_What you should do_: Write out every entry exactly as it stands.

_Records_:

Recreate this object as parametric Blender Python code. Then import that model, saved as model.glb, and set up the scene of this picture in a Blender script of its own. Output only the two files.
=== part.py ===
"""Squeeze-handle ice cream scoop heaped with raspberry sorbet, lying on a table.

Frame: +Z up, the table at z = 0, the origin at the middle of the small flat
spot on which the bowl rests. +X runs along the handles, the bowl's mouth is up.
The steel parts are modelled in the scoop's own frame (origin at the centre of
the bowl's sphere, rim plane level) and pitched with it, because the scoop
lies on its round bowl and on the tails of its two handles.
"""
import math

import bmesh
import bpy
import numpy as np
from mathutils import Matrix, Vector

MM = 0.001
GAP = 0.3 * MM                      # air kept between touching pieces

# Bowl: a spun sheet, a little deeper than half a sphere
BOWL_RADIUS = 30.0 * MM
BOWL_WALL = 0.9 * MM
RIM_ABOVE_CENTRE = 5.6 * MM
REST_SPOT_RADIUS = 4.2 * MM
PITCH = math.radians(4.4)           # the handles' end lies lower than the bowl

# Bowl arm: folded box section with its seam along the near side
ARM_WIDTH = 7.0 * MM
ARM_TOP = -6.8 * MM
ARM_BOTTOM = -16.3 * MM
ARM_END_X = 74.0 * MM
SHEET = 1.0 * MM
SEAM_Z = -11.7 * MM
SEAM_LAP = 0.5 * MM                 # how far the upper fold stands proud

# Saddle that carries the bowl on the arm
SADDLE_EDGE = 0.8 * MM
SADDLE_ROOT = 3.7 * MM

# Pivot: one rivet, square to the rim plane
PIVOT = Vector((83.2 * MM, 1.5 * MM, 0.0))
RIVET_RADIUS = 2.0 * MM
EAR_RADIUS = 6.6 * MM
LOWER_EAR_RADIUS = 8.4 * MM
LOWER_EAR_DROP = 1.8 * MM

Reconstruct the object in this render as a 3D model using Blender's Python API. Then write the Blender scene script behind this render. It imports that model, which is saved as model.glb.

_Result of the task_:
Recreate this object as parametric Blender Python code. Then import that model, saved as model.glb, and set up the scene of this picture in a Blender script of its own. Output only the two files.
=== part.py ===
"""Squeeze-handle ice cream scoop heaped with raspberry sorbet, lying on a table.

Frame: +Z up, the table at z = 0, the origin at the middle of the small flat
spot on which the bowl rests. +X runs along the handles, the bowl's mouth is up.
The steel parts are modelled in the scoop's own frame (origin at the centre of
the bowl's sphere, rim plane level) and pitched with it, because the scoop
lies on its round bowl and on the tails of its two handles.
"""
import math

import bmesh
import bpy
import numpy as np
from mathutils import Matrix, Vector

MM = 0.001
GAP = 0.3 * MM                      # air kept between touching pieces

# Bowl: a spun sheet, a little deeper than half a sphere
BOWL_RADIUS = 30.0 * MM
BOWL_WALL = 0.9 * MM
RIM_ABOVE_CENTRE = 5.6 * MM
REST_SPOT_RADIUS = 4.2 * MM
PITCH = math.radians(4.4)           # the handles' end lies lower than the bowl

# Bowl arm: folded box section with its seam along the near side
ARM_WIDTH = 7.0 * MM
ARM_TOP = -6.8 * MM
ARM_BOTTOM = -16.3 * MM
ARM_END_X = 74.0 * MM
SHEET = 1.0 * MM
SEAM_Z = -11.7 * MM
SEAM_LAP = 0.5 * MM                 # how far the upper fold stands proud

# Saddle that carries the bowl on the arm
SADDLE_EDGE = 0.8 * MM
SADDLE_ROOT = 3.7 * MM

# Pivot: one rivet, square to the rim plane
PIVOT = Vector((83.2 * MM, 1.5 * MM, 0.0))
RIVET_RADIUS = 2.0 * MM
EAR_RADIUS = 6.6 * MM
LOWER_EAR_RADIUS = 8.4 * MM
LOWER_EAR_DROP = 1.8 * MM

Reconstruct the object in this render as a 3D model using Blender's Python API. Then write the Blender scene script behind this render. It imports that model, which is saved as model.glb.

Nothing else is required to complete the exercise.